**Your task:**
Give a verbatim quotation of every record.

━━ Provided entries ━━

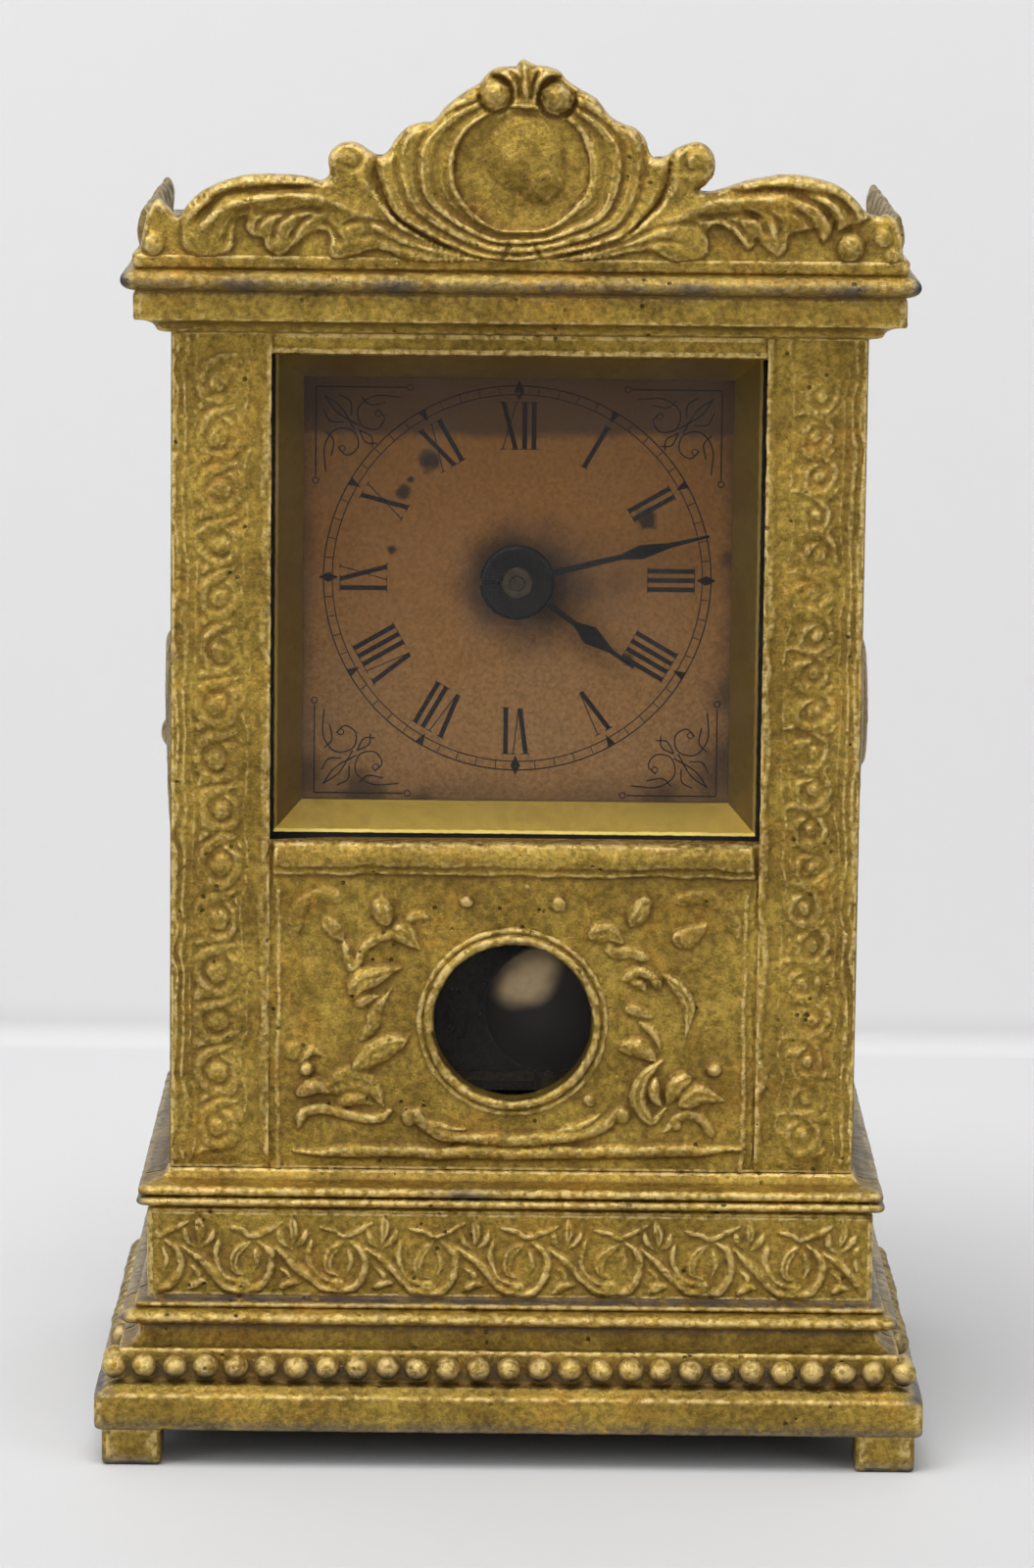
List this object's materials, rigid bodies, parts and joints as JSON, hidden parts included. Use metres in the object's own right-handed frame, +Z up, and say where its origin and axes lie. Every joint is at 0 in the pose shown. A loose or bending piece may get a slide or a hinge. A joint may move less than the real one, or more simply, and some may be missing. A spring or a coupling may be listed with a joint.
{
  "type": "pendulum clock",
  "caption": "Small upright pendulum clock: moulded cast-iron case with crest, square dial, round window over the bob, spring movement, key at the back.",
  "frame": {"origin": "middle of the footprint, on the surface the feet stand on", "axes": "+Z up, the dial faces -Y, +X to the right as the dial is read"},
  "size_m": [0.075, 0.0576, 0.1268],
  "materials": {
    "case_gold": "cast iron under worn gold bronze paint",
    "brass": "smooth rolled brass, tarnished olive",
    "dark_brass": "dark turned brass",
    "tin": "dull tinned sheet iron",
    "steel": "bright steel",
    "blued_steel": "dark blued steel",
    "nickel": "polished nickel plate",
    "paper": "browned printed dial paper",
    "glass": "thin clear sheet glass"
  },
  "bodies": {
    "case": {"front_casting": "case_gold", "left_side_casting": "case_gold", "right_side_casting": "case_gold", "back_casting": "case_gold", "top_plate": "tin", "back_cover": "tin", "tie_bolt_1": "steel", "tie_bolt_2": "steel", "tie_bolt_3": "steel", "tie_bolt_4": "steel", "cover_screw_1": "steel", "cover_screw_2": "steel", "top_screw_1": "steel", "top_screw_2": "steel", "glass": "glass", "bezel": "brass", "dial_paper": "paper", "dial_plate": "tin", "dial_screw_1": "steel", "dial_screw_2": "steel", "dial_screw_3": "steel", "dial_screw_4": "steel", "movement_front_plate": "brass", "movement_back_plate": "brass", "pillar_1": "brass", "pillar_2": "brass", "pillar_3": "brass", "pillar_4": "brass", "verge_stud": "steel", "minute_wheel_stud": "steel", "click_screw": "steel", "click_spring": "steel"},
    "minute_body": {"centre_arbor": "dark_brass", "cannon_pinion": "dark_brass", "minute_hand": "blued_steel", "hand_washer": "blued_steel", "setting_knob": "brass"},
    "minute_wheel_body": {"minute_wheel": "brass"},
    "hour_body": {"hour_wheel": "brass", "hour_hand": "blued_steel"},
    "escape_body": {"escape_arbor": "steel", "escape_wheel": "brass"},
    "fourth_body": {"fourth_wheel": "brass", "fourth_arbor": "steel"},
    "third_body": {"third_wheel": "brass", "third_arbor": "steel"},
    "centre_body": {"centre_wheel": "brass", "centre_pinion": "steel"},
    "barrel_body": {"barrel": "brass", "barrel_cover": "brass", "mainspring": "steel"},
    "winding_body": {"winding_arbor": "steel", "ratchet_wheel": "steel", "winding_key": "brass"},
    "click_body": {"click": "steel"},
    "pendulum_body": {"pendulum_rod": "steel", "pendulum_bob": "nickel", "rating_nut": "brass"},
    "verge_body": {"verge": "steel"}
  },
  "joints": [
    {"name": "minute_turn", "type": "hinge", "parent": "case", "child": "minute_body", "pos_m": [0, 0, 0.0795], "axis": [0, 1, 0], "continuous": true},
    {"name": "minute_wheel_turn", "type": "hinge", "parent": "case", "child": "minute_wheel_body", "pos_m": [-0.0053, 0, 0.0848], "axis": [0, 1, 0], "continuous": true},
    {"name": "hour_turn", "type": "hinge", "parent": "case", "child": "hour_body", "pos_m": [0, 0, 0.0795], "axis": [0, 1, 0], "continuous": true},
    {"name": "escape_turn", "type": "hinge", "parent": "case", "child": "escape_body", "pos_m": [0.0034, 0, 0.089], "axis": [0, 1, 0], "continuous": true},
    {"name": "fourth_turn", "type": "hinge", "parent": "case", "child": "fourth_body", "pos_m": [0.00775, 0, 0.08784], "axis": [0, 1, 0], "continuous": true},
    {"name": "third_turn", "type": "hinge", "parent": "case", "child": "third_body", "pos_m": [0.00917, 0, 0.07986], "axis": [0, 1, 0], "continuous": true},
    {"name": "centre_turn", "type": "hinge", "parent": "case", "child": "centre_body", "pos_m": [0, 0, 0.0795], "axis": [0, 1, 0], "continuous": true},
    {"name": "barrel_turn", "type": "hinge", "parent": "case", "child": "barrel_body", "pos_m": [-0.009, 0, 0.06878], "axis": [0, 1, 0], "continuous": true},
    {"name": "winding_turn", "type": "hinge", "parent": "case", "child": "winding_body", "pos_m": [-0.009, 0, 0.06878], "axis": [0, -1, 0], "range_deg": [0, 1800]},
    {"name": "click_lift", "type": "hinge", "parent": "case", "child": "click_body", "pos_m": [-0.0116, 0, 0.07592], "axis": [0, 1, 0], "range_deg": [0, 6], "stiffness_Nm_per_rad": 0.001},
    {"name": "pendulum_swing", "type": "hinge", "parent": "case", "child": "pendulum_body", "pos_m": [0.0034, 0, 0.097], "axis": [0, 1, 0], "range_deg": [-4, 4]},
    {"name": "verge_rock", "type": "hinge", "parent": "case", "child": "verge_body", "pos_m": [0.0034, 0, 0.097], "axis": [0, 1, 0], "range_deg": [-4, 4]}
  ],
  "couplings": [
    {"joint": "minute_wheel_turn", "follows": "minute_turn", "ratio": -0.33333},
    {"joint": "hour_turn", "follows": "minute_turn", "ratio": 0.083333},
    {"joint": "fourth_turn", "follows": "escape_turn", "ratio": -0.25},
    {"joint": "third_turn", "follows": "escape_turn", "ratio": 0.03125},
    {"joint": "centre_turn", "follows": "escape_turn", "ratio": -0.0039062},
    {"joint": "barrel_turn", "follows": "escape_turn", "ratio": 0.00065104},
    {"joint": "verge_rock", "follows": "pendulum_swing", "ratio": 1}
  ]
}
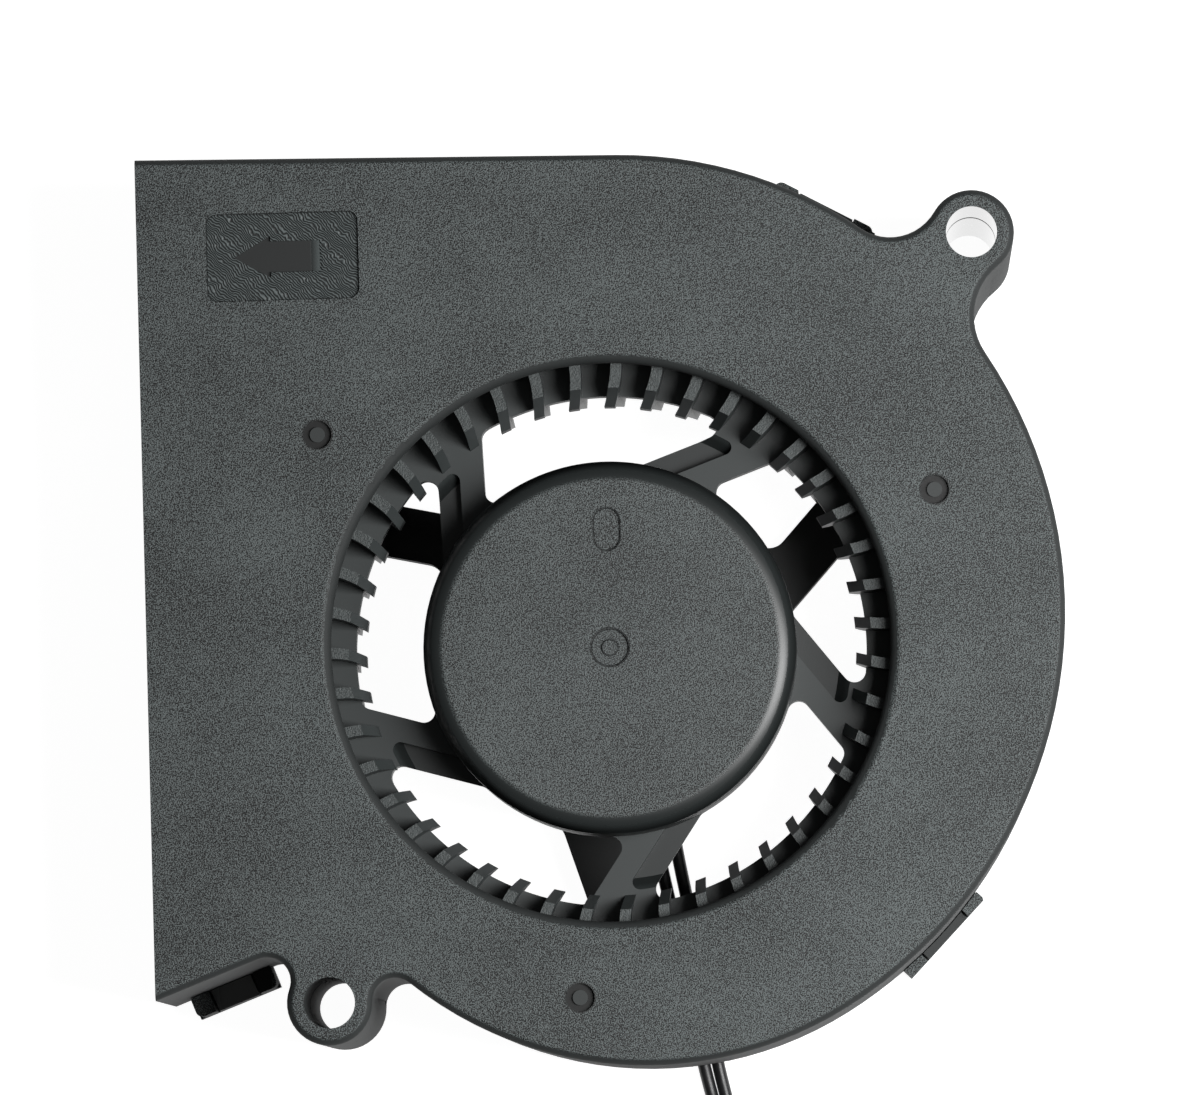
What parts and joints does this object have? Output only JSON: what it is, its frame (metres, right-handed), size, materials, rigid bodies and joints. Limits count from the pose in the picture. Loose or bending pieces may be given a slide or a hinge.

━━━

**Solution to the exercise:**
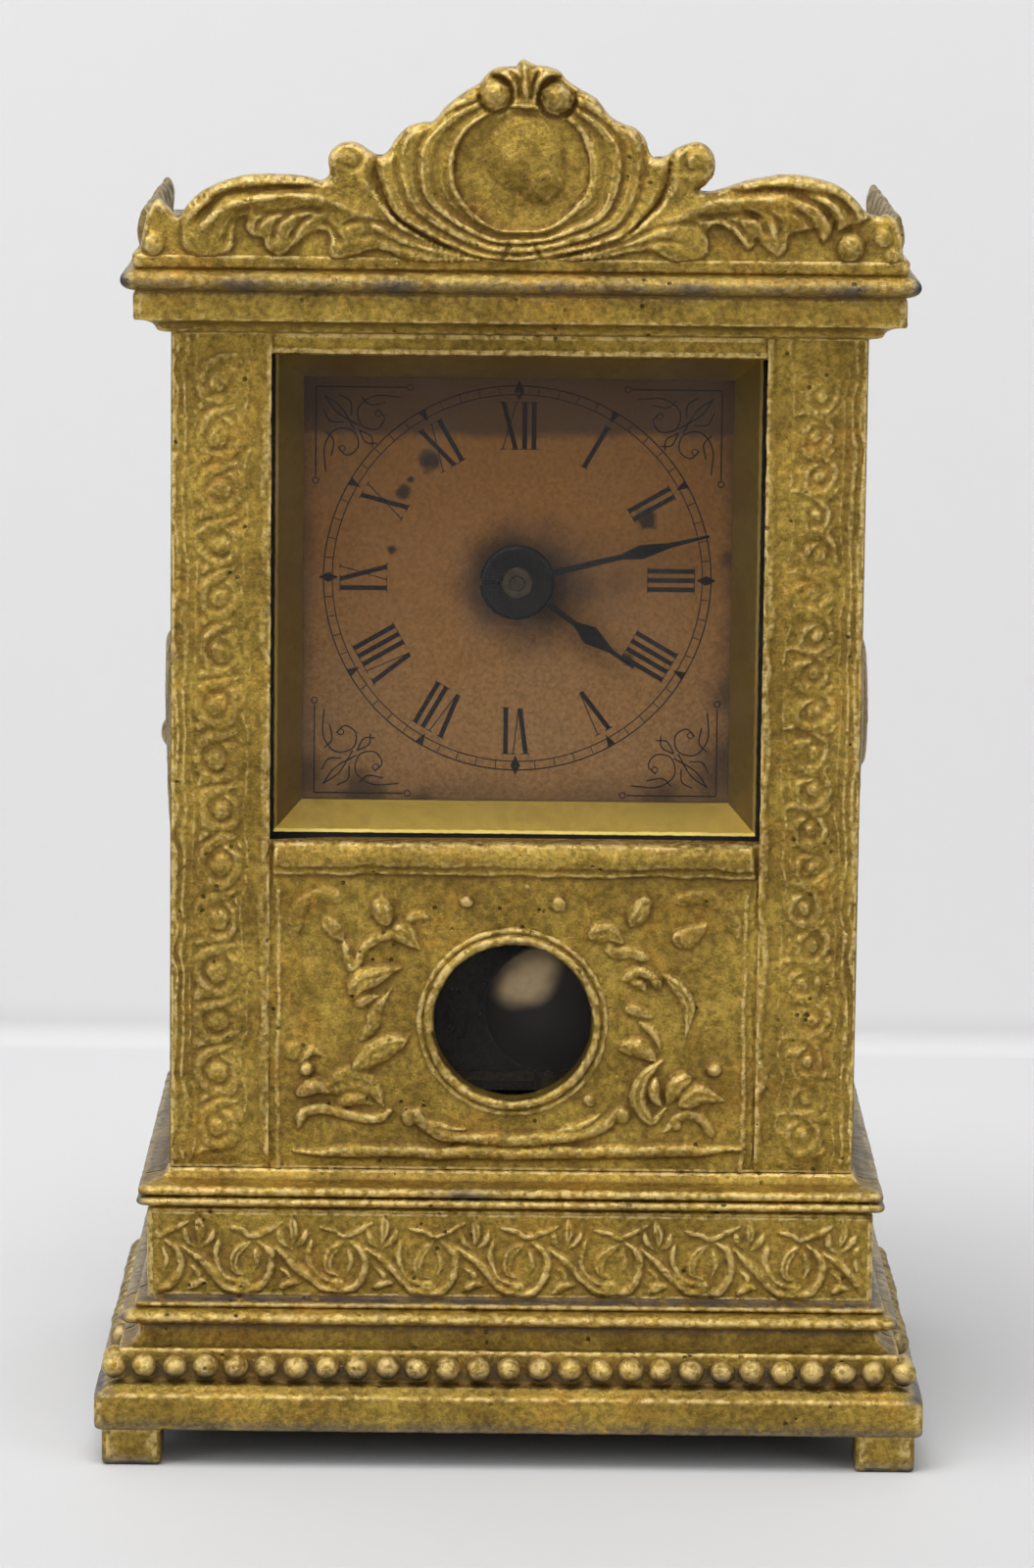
List this object's materials, rigid bodies, parts and joints as JSON, hidden parts included. Use metres in the object's own right-handed frame, +Z up, and say where its origin and axes lie. Every joint is at 0 in the pose shown. A loose or bending piece may get a slide or a hinge. A joint may move less than the real one, or more simply, and some may be missing. A spring or a coupling may be listed with a joint.
{
  "type": "pendulum clock",
  "caption": "Small upright pendulum clock: moulded cast-iron case with crest, square dial, round window over the bob, spring movement, key at the back.",
  "frame": {"origin": "middle of the footprint, on the surface the feet stand on", "axes": "+Z up, the dial faces -Y, +X to the right as the dial is read"},
  "size_m": [0.075, 0.0576, 0.1268],
  "materials": {
    "case_gold": "cast iron under worn gold bronze paint",
    "brass": "smooth rolled brass, tarnished olive",
    "dark_brass": "dark turned brass",
    "tin": "dull tinned sheet iron",
    "steel": "bright steel",
    "blued_steel": "dark blued steel",
    "nickel": "polished nickel plate",
    "paper": "browned printed dial paper",
    "glass": "thin clear sheet glass"
  },
  "bodies": {
    "case": {"front_casting": "case_gold", "left_side_casting": "case_gold", "right_side_casting": "case_gold", "back_casting": "case_gold", "top_plate": "tin", "back_cover": "tin", "tie_bolt_1": "steel", "tie_bolt_2": "steel", "tie_bolt_3": "steel", "tie_bolt_4": "steel", "cover_screw_1": "steel", "cover_screw_2": "steel", "top_screw_1": "steel", "top_screw_2": "steel", "glass": "glass", "bezel": "brass", "dial_paper": "paper", "dial_plate": "tin", "dial_screw_1": "steel", "dial_screw_2": "steel", "dial_screw_3": "steel", "dial_screw_4": "steel", "movement_front_plate": "brass", "movement_back_plate": "brass", "pillar_1": "brass", "pillar_2": "brass", "pillar_3": "brass", "pillar_4": "brass", "verge_stud": "steel", "minute_wheel_stud": "steel", "click_screw": "steel", "click_spring": "steel"},
    "minute_body": {"centre_arbor": "dark_brass", "cannon_pinion": "dark_brass", "minute_hand": "blued_steel", "hand_washer": "blued_steel", "setting_knob": "brass"},
    "minute_wheel_body": {"minute_wheel": "brass"},
    "hour_body": {"hour_wheel": "brass", "hour_hand": "blued_steel"},
    "escape_body": {"escape_arbor": "steel", "escape_wheel": "brass"},
    "fourth_body": {"fourth_wheel": "brass", "fourth_arbor": "steel"},
    "third_body": {"third_wheel": "brass", "third_arbor": "steel"},
    "centre_body": {"centre_wheel": "brass", "centre_pinion": "steel"},
    "barrel_body": {"barrel": "brass", "barrel_cover": "brass", "mainspring": "steel"},
    "winding_body": {"winding_arbor": "steel", "ratchet_wheel": "steel", "winding_key": "brass"},
    "click_body": {"click": "steel"},
    "pendulum_body": {"pendulum_rod": "steel", "pendulum_bob": "nickel", "rating_nut": "brass"},
    "verge_body": {"verge": "steel"}
  },
  "joints": [
    {"name": "minute_turn", "type": "hinge", "parent": "case", "child": "minute_body", "pos_m": [0, 0, 0.0795], "axis": [0, 1, 0], "continuous": true},
    {"name": "minute_wheel_turn", "type": "hinge", "parent": "case", "child": "minute_wheel_body", "pos_m": [-0.0053, 0, 0.0848], "axis": [0, 1, 0], "continuous": true},
    {"name": "hour_turn", "type": "hinge", "parent": "case", "child": "hour_body", "pos_m": [0, 0, 0.0795], "axis": [0, 1, 0], "continuous": true},
    {"name": "escape_turn", "type": "hinge", "parent": "case", "child": "escape_body", "pos_m": [0.0034, 0, 0.089], "axis": [0, 1, 0], "continuous": true},
    {"name": "fourth_turn", "type": "hinge", "parent": "case", "child": "fourth_body", "pos_m": [0.00775, 0, 0.08784], "axis": [0, 1, 0], "continuous": true},
    {"name": "third_turn", "type": "hinge", "parent": "case", "child": "third_body", "pos_m": [0.00917, 0, 0.07986], "axis": [0, 1, 0], "continuous": true},
    {"name": "centre_turn", "type": "hinge", "parent": "case", "child": "centre_body", "pos_m": [0, 0, 0.0795], "axis": [0, 1, 0], "continuous": true},
    {"name": "barrel_turn", "type": "hinge", "parent": "case", "child": "barrel_body", "pos_m": [-0.009, 0, 0.06878], "axis": [0, 1, 0], "continuous": true},
    {"name": "winding_turn", "type": "hinge", "parent": "case", "child": "winding_body", "pos_m": [-0.009, 0, 0.06878], "axis": [0, -1, 0], "range_deg": [0, 1800]},
    {"name": "click_lift", "type": "hinge", "parent": "case", "child": "click_body", "pos_m": [-0.0116, 0, 0.07592], "axis": [0, 1, 0], "range_deg": [0, 6], "stiffness_Nm_per_rad": 0.001},
    {"name": "pendulum_swing", "type": "hinge", "parent": "case", "child": "pendulum_body", "pos_m": [0.0034, 0, 0.097], "axis": [0, 1, 0], "range_deg": [-4, 4]},
    {"name": "verge_rock", "type": "hinge", "parent": "case", "child": "verge_body", "pos_m": [0.0034, 0, 0.097], "axis": [0, 1, 0], "range_deg": [-4, 4]}
  ],
  "couplings": [
    {"joint": "minute_wheel_turn", "follows": "minute_turn", "ratio": -0.33333},
    {"joint": "hour_turn", "follows": "minute_turn", "ratio": 0.083333},
    {"joint": "fourth_turn", "follows": "escape_turn", "ratio": -0.25},
    {"joint": "third_turn", "follows": "escape_turn", "ratio": 0.03125},
    {"joint": "centre_turn", "follows": "escape_turn", "ratio": -0.0039062},
    {"joint": "barrel_turn", "follows": "escape_turn", "ratio": 0.00065104},
    {"joint": "verge_rock", "follows": "pendulum_swing", "ratio": 1}
  ]
}
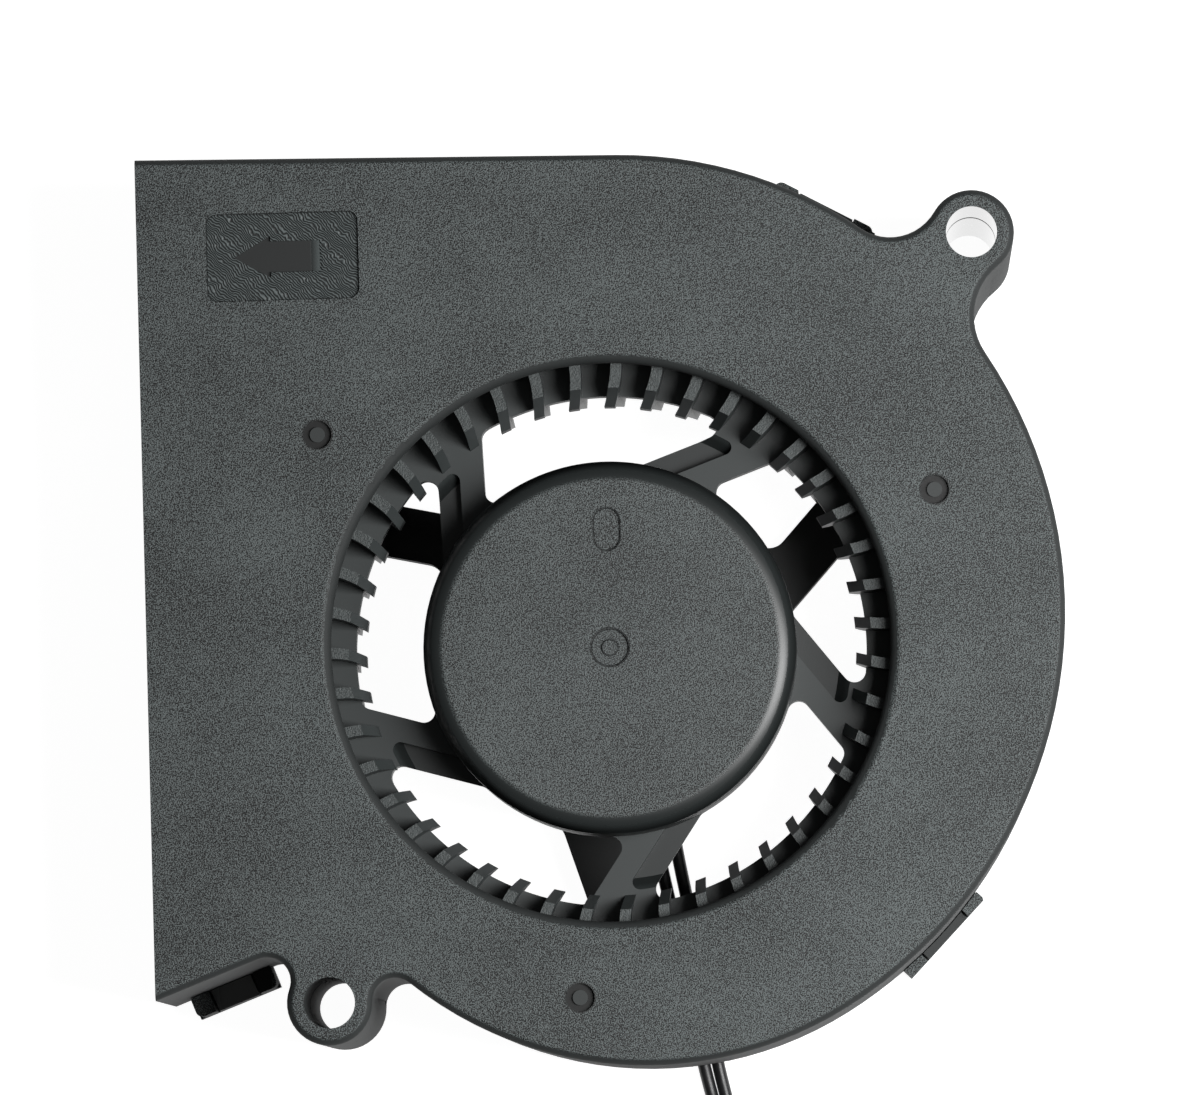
What parts and joints does this object have? Output only JSON: what it is, its frame (metres, right-handed), size, materials, rigid bodies and joints. Limits count from the pose in the picture. Loose or bending pieces may be given a slide or a hinge.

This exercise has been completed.